"Stylish... refreshing... a genuinely wise and humane novel."--
The New York Times Book Review "A modern collision of French and American mores begins in near farce but ends in tragedy in Johnson's bright, unsparing novel... Johnson is especially good at catching the class-bound, cool, utter self- assurance of the French upper classes, and the determinedly frank, aggressive innocence of their American counterparts... A shrewd, carefully detailed portrait of the ways in which Americans and the French continue to romanticize, denigrate, and misapprehend each other, contained in a well-paced, believably dramatic narrative."--
Kirkus Reviews "Social comedy at its best."--
Los Angeles Times Book Review "One savors each page... If one were to cross Jane Austen and Henry James, the result would be Diane Johnson."--
San Francisco Chronicle
Isabel Walker, a young, not-so-innocent American abroad, arrives in Paris to find that her sister's French husband ('the frog prince') has just walked out.
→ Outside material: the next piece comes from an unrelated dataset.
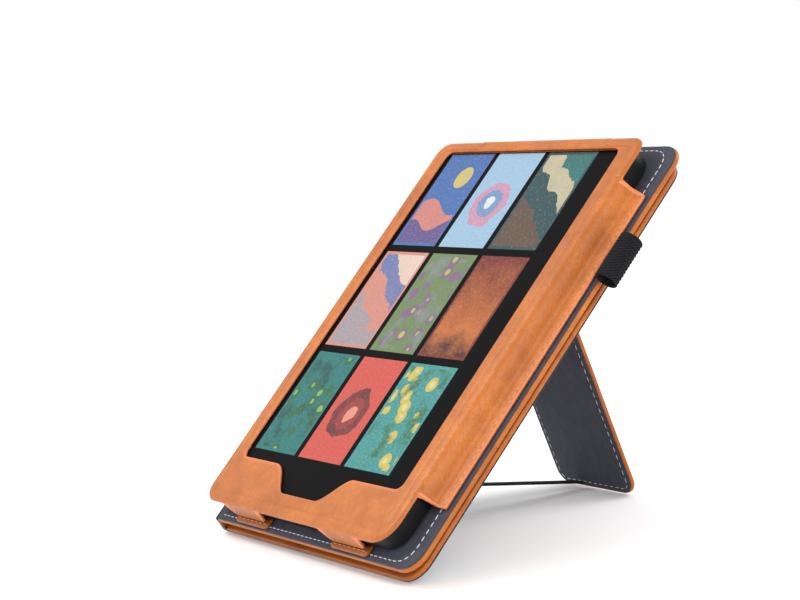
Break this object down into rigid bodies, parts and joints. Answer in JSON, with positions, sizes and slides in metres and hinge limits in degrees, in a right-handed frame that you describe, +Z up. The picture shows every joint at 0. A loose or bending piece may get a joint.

While Isabel embarks on her own sentimental education - seduced by gourmet food, antiques, existentialism and an older man - her sister's marriage disintegrates into bitter Franco-American wrangles over money, titles and a mysterious painting. With a sharp tongue and an ironic eye for the foibles of the Parisian bourgeoisie, the French art world and American ex-patriots, Isabel is a collector of experience, even those she can't control.